**DATA:**
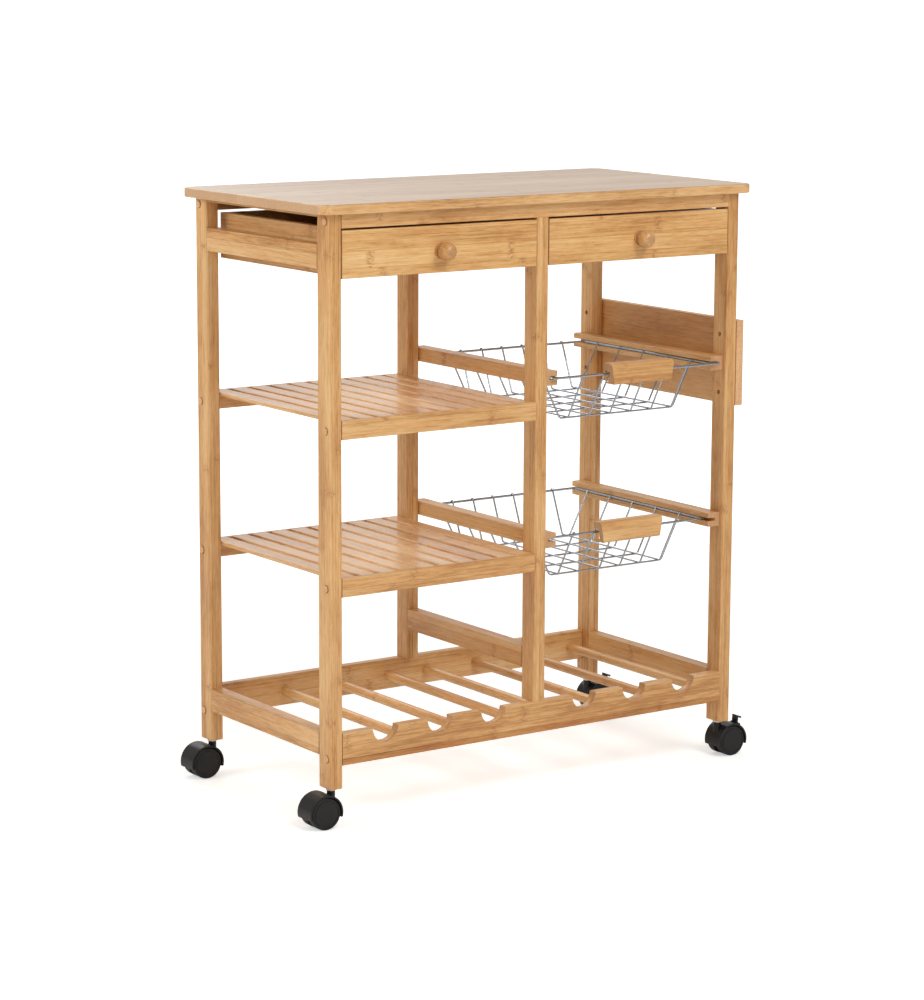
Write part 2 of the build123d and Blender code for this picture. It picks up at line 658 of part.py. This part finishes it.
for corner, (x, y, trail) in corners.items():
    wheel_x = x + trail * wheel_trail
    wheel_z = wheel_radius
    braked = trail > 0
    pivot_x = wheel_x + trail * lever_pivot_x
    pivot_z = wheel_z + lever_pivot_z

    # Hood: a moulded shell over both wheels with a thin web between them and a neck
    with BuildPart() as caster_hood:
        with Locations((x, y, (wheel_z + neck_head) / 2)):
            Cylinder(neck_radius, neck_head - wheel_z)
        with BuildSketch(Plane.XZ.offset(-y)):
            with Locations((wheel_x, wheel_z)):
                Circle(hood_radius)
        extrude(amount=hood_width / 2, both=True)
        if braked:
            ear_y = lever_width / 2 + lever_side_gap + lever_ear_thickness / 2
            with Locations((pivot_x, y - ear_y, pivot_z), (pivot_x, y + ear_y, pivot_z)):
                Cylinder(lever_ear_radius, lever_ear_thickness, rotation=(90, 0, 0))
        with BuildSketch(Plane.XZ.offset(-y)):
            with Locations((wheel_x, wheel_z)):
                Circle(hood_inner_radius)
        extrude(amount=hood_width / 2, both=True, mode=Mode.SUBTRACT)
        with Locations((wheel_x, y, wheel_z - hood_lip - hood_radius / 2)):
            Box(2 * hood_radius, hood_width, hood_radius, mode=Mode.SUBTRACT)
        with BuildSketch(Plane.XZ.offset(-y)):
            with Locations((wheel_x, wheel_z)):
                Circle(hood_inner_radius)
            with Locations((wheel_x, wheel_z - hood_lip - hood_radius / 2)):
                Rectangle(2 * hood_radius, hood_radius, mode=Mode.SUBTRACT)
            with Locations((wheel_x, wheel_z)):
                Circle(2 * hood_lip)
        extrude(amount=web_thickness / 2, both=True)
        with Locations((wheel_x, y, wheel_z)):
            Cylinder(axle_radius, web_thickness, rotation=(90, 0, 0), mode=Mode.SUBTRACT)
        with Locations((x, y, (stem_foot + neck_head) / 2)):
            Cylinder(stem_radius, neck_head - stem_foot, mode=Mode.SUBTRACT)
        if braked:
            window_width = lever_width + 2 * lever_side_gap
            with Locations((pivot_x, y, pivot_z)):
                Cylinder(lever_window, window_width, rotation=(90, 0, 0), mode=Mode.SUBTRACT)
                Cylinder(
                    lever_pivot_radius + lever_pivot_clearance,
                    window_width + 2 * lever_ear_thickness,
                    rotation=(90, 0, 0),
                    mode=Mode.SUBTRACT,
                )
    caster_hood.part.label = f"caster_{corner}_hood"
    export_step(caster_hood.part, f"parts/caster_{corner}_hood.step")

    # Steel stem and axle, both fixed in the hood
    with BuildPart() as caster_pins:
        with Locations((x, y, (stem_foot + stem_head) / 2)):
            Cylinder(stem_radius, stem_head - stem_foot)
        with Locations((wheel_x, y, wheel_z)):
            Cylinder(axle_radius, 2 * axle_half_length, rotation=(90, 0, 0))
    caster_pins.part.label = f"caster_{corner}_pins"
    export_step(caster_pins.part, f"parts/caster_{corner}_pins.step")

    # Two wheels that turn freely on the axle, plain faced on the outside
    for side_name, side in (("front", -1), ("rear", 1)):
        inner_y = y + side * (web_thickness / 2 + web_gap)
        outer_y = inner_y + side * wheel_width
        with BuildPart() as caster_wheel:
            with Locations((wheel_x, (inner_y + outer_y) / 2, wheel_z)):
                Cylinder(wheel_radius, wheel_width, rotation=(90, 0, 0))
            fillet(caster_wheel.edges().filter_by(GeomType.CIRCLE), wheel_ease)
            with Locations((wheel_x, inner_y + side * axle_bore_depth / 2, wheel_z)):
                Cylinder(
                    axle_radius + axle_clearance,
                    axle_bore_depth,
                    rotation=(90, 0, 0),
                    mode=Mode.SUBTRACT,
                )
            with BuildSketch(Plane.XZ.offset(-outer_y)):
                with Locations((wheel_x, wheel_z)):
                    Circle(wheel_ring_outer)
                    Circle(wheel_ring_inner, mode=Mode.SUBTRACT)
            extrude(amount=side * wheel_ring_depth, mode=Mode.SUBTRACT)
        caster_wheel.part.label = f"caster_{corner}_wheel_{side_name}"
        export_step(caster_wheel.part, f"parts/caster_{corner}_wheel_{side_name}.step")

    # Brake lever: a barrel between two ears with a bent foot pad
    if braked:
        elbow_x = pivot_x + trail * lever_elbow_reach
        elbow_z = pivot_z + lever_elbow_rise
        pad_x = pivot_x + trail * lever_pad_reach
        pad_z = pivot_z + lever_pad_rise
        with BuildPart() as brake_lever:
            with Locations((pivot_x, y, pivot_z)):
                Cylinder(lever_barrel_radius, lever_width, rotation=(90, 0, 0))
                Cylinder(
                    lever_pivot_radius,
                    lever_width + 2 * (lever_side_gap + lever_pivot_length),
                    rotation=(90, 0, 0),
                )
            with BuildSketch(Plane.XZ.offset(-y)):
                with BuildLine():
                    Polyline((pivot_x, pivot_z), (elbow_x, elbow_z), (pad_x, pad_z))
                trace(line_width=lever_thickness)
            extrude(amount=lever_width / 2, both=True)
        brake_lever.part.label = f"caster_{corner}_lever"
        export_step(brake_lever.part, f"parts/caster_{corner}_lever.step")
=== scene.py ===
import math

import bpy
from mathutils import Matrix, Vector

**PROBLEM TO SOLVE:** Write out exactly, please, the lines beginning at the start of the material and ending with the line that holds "pivot_z = wheel_z + lever_pivot_z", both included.

**COMPLETE RESPONSE:**
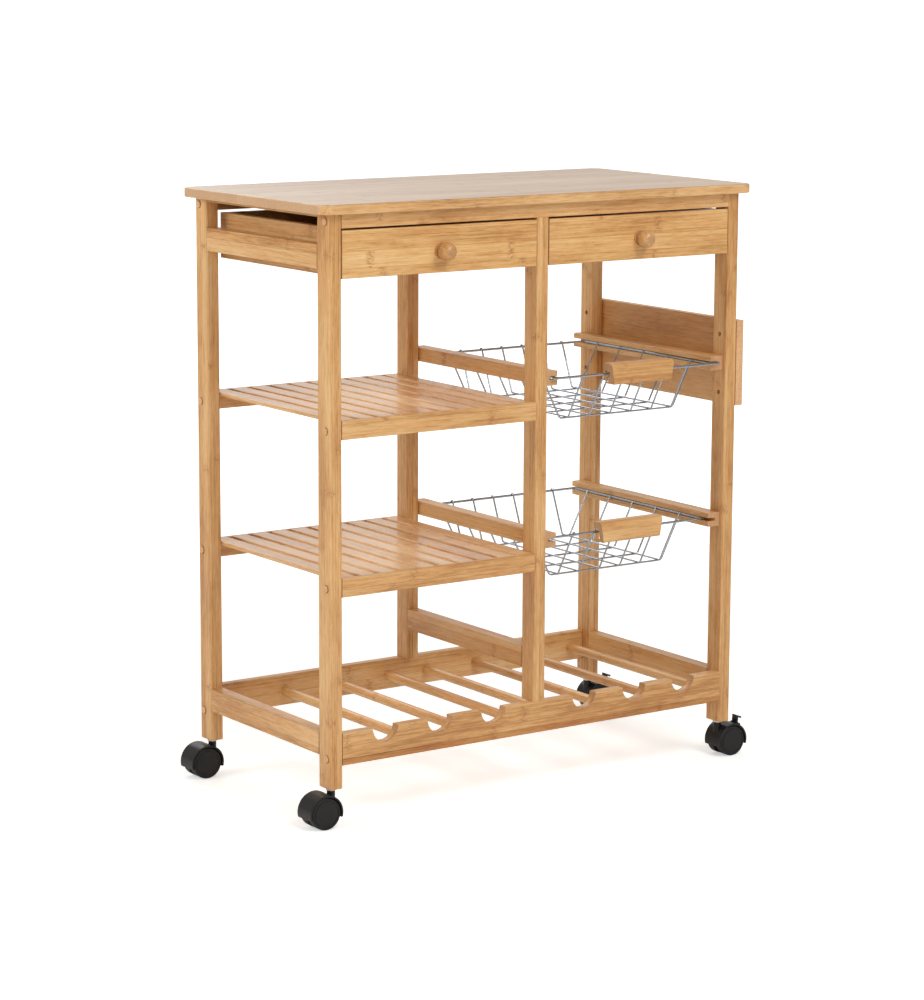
Write part 2 of the build123d and Blender code for this picture. It picks up at line 658 of part.py. This part finishes it.
for corner, (x, y, trail) in corners.items():
    wheel_x = x + trail * wheel_trail
    wheel_z = wheel_radius
    braked = trail > 0
    pivot_x = wheel_x + trail * lever_pivot_x
    pivot_z = wheel_z + lever_pivot_z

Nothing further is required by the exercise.